Jonas Ranstam

Independent medical statistician

Statistical programming

Statistical analyses are almost always performed on a computer. This has several advantages, not least that it reduces the risk of calculation errors. Statistical software usually allows two different modes of performing the calculations, by entering data into a menu system using a graphical user interface and by running a statistical program providing the statistical software with instructions. The former mode is generally considered easier and quicker. The latter is harder as it requires experience from programming and knowledge about the specific software’s syntax.

However, while menu driven analyses may be a good way to learn about statistical methods, publishing research reports require statistical programming. There are several reasons for this. It is, for example, necessary for being able to reproduce analyses, for pre-specifying analyses in detail in a statistical analysis plan, and for documenting and communicating how an analysis has actually been performed.

It is not uncommon that editors or reviewers request to see the statistical program code behind the results of a randomised trial. A movement towards reproducible research is becoming stronger with time. Data analyses and scientific claims are increasingly often published with data and statistical program available for others to verify the findings.

When writing a statistical program, much time is spent on searching for and correcting program errors. Three kinds of program errors can be defined: parse-time errors, run-time errors and logical errors. Parse-time errors are caused by erroneous syntax, e.g. by forgetting a comma between variable names or by placing a comma between variable names where this should have been avoided. Run-time errors occur when a program is run. e.g. when a matrix becomes singular and cannot be inverted. The most difficult errors to detect, however, are logical errors, which leads to wrong analysis results.

It is, therefore, important to develop statistical programs in a way that reduces the risk of logical errors and facilitates finding them. What is considered Good Programming Practice (GPP) differs between software packages (R, SAS, S-plus, SPSS, Stata, etc.), but common recommendations are to start by designing the program intellectually before writing any code, to split the programming problem into a series of minor steps, to test the program on cases with known outcome, and to make the program listing easy to read by structuring the code, using systematical indenting and a consistent naming convention for variables and functions, and to include many explaining comments.

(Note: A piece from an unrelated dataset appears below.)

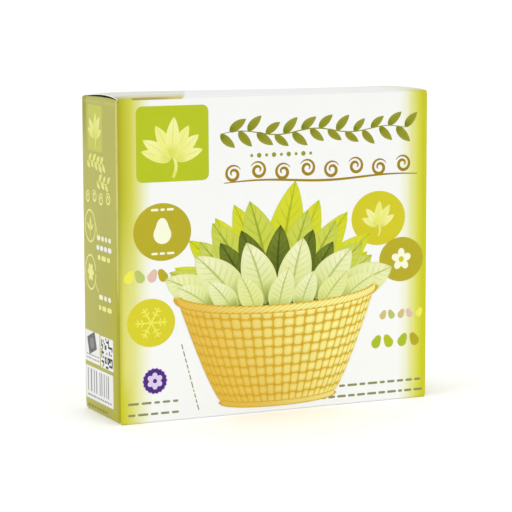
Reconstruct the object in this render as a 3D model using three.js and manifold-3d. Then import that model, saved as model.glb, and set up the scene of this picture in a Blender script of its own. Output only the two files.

An example of a brief SAS program (Good Programming Practice for Clinical Trials) with incomplete program head.

* Program name      :
* Author            :
* Date created      :
* Study             : (Study number)
* Purpose           :
* Template          :
* Inputs            :
* Outputs           :
* Program completed : Yes/No
* Updated by        : (Name) – (Date): 

data test01;
  do patno=1 to 40; * cycle thru patients;
    do visit=1 to 3; * cycle thru visits;
    end; * cycle thru visits;
  end; * cycle thru patients;

Complying with the relevant GPP is also important for facilitating an independent validation of the program and for enabling a collaborative use of it, but not least for the possibility of developing the program further months after the initial development when the programmer has forgotten all the details of the program.